Write out, word for word, the first line of the data below and every line after it through the one containing "# hair to the".

▸ **EXERCISE INPUTS**:
----------

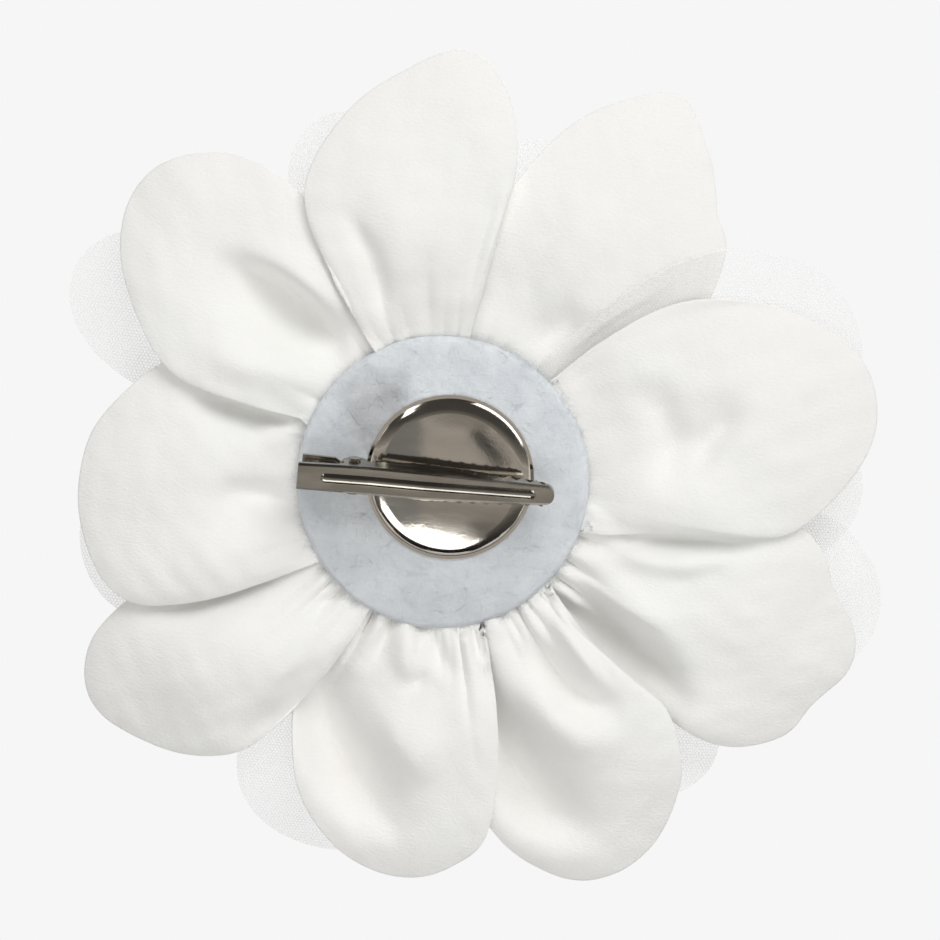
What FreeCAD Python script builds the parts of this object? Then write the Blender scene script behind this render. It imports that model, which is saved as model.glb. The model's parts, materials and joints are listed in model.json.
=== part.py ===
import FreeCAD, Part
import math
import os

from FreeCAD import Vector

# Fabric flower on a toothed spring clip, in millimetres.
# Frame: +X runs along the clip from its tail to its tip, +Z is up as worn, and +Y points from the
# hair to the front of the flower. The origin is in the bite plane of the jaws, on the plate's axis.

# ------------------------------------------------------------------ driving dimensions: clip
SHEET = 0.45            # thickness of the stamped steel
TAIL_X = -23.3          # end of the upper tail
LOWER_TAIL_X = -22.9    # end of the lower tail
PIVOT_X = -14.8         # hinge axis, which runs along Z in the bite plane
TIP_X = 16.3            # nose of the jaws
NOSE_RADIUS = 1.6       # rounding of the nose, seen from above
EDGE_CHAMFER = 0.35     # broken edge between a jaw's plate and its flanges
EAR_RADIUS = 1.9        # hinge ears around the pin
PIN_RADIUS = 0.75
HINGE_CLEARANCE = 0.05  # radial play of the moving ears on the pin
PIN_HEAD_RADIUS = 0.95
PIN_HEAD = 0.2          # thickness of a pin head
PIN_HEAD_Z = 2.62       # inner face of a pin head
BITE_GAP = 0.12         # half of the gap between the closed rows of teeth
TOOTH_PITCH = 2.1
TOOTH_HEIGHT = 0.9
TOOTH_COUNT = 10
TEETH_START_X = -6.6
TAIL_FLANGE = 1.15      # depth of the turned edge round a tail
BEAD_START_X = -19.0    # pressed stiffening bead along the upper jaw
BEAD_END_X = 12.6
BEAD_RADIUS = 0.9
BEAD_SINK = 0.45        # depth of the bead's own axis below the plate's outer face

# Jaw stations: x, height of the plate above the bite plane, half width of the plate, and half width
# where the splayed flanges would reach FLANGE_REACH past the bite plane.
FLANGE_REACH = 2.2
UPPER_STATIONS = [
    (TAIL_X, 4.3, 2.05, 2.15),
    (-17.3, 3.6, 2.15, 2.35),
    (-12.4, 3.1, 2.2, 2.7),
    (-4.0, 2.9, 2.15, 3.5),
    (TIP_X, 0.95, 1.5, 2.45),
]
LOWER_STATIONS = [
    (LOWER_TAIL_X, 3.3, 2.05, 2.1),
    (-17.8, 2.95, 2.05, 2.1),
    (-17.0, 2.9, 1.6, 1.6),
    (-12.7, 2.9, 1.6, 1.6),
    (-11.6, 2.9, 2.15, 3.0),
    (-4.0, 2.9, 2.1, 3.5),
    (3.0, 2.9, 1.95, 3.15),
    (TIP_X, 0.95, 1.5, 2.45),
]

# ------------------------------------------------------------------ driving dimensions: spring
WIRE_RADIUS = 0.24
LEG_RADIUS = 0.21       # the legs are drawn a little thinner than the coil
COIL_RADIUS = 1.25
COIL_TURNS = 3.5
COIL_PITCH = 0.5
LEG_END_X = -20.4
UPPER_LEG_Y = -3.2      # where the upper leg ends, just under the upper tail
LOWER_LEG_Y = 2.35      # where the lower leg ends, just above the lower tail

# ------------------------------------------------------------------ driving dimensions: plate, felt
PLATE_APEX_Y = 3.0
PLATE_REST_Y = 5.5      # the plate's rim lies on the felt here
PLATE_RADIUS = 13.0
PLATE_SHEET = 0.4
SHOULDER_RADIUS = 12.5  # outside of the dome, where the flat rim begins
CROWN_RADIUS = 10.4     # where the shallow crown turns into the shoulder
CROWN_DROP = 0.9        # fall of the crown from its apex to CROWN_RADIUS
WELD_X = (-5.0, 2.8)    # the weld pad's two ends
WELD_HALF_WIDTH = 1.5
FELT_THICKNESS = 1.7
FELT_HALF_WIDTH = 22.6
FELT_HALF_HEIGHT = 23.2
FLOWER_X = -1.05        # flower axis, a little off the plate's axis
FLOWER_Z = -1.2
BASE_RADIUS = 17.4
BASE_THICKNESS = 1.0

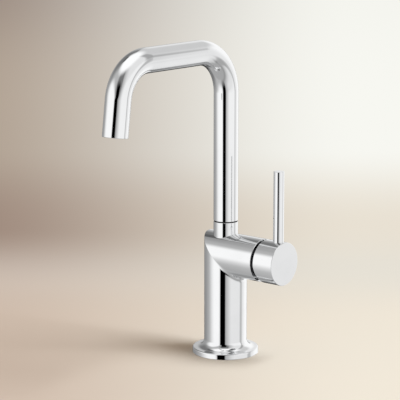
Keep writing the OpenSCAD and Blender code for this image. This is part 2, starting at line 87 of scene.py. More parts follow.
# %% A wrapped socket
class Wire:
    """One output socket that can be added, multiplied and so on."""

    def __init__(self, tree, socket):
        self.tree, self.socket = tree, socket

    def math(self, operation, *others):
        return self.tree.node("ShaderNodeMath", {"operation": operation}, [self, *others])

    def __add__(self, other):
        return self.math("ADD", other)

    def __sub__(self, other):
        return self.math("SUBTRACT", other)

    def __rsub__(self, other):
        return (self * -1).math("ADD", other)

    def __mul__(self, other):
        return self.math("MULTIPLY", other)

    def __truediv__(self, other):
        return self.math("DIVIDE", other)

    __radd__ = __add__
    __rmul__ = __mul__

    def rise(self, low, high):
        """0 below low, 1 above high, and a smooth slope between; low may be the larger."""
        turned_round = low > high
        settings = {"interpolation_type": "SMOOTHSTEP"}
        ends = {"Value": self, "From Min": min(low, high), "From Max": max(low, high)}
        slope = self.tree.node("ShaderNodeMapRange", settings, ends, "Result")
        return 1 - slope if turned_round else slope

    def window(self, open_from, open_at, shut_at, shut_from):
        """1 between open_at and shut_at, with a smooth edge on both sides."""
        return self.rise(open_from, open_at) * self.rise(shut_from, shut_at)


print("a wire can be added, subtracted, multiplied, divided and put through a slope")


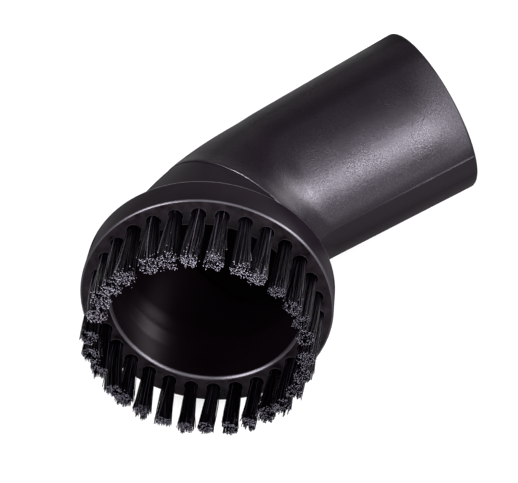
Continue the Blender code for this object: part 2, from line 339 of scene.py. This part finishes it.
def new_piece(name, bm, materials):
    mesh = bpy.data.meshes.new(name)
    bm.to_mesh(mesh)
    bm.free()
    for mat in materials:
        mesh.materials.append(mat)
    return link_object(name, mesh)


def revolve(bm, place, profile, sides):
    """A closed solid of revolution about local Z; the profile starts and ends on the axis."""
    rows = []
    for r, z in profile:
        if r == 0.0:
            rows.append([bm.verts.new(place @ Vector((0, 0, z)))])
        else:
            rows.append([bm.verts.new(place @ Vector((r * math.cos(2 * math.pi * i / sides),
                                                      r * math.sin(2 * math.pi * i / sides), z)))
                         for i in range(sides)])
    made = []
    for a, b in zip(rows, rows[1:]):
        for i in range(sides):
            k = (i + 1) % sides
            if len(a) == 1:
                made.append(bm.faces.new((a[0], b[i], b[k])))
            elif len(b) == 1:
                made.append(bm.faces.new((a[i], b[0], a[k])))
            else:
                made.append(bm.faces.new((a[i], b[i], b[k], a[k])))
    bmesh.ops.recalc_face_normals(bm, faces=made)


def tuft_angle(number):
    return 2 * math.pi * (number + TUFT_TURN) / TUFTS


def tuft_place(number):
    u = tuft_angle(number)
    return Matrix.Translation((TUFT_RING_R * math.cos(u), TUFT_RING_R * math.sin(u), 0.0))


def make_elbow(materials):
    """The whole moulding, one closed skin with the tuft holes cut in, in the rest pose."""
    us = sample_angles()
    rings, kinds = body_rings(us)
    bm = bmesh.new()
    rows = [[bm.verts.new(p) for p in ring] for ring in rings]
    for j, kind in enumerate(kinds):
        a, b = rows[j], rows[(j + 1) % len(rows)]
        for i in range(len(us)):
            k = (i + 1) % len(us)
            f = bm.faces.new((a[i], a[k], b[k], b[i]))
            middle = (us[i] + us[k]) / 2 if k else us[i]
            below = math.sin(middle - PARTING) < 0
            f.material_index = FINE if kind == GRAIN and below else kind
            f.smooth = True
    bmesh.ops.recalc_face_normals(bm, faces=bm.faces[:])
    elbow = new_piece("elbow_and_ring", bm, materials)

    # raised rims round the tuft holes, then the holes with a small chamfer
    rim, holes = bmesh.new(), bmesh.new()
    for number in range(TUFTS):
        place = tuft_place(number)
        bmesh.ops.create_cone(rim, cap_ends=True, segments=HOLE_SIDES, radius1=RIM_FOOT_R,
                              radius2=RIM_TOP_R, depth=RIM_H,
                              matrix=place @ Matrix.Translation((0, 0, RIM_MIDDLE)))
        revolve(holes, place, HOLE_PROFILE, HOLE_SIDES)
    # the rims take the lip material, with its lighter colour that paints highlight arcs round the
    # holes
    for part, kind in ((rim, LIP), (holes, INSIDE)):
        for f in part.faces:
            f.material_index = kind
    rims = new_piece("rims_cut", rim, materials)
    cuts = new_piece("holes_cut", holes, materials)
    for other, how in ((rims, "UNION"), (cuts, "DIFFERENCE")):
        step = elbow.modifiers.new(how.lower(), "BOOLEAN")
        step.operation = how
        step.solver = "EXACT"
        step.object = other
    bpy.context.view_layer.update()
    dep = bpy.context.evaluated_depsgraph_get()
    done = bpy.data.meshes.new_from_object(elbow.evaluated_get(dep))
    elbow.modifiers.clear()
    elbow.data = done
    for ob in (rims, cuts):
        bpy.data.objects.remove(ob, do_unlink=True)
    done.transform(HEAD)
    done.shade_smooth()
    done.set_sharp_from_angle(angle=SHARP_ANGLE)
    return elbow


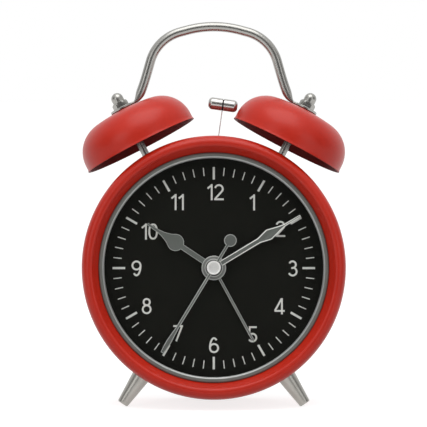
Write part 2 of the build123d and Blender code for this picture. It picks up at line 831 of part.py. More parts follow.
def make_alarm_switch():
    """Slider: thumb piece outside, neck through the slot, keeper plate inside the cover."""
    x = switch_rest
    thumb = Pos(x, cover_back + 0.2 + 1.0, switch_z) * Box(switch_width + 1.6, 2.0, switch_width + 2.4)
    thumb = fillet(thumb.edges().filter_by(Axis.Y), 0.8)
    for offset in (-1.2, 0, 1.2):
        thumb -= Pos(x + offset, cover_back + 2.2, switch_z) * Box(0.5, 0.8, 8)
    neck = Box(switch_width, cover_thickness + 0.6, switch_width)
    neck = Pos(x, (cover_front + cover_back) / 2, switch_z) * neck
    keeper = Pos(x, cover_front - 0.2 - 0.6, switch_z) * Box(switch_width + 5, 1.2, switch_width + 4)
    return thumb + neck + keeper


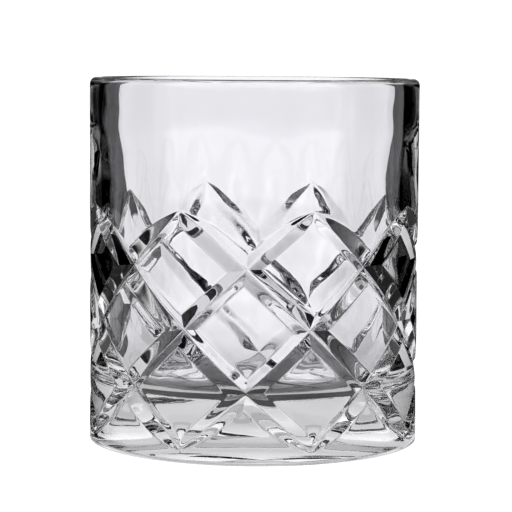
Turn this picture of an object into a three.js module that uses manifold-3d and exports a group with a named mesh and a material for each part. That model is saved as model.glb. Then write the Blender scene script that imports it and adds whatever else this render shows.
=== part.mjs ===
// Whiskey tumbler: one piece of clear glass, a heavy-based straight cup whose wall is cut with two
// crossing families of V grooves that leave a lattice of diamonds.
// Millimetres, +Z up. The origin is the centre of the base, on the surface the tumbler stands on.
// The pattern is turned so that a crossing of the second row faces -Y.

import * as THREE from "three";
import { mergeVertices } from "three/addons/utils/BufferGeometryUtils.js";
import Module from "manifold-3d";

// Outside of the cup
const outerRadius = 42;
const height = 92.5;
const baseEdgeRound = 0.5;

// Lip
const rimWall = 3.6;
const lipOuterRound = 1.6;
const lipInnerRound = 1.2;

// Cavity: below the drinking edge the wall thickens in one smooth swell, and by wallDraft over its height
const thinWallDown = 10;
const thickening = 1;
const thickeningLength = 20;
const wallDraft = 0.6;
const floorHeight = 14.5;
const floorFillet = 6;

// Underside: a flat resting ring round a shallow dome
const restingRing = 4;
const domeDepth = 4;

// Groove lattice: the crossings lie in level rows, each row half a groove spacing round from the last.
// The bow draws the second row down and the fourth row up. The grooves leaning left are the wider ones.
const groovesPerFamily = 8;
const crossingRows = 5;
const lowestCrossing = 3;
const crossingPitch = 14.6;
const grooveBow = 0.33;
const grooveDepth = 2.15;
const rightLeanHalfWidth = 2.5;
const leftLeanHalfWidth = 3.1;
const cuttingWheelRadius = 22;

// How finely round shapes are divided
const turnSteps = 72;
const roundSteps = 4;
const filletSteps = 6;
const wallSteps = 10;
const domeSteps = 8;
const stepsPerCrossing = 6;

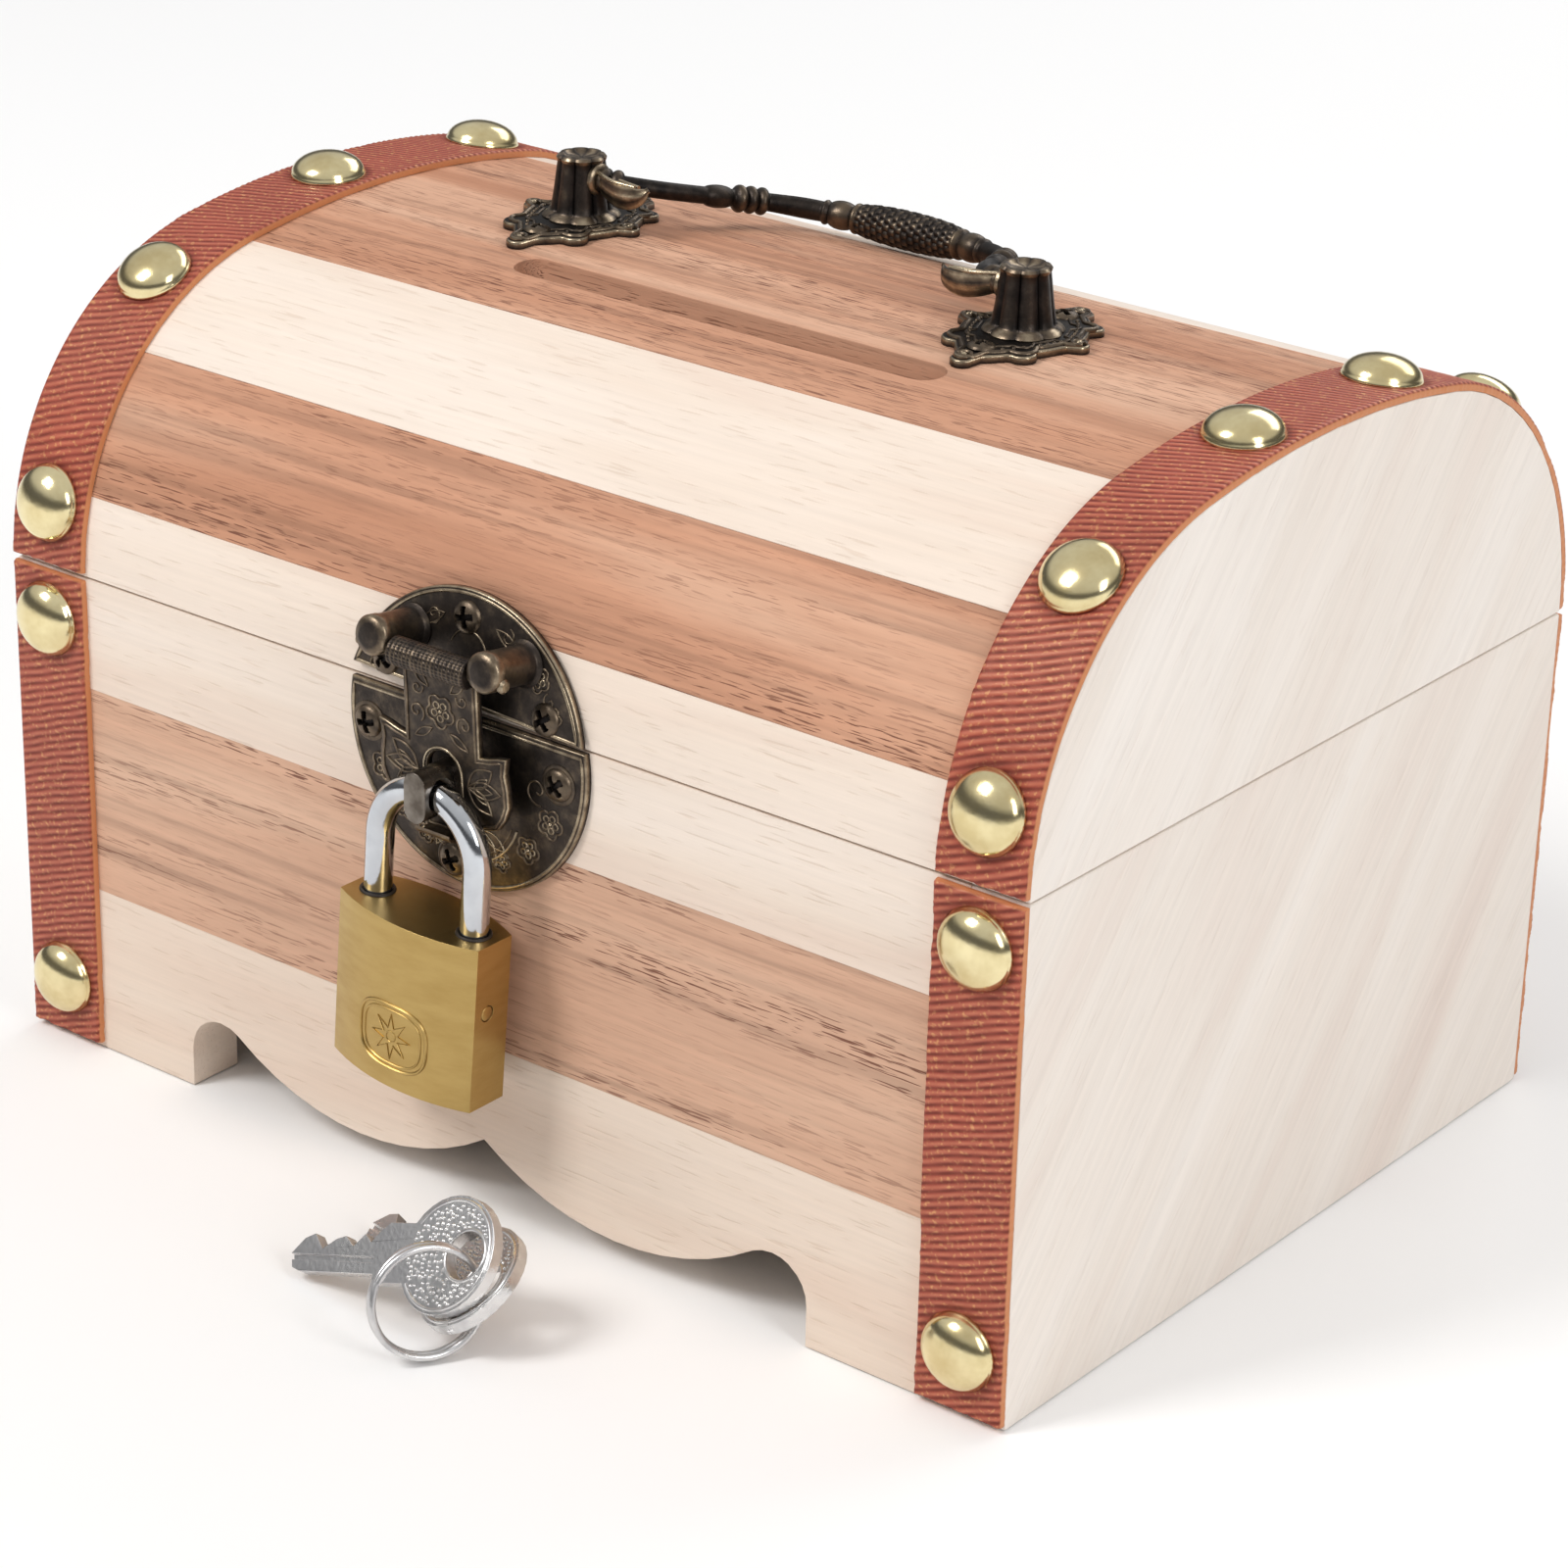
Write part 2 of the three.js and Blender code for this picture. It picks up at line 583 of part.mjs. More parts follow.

----------

▸ **ANSWER TO THIS PROBLEM**:
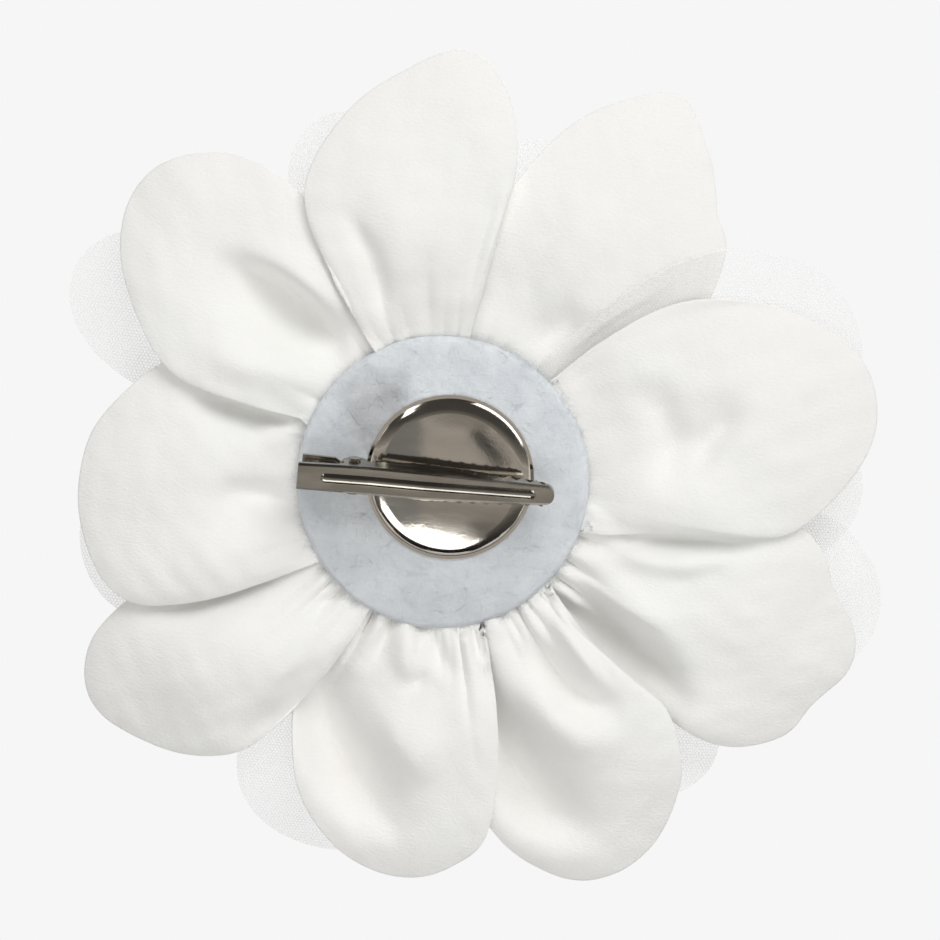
What FreeCAD Python script builds the parts of this object? Then write the Blender scene script behind this render. It imports that model, which is saved as model.glb. The model's parts, materials and joints are listed in model.json.
=== part.py ===
import FreeCAD, Part
import math
import os

from FreeCAD import Vector

# Fabric flower on a toothed spring clip, in millimetres.
# Frame: +X runs along the clip from its tail to its tip, +Z is up as worn, and +Y points from the
# hair to the front of the flower. The origin is in the bite plane of the jaws, on the plate's axis.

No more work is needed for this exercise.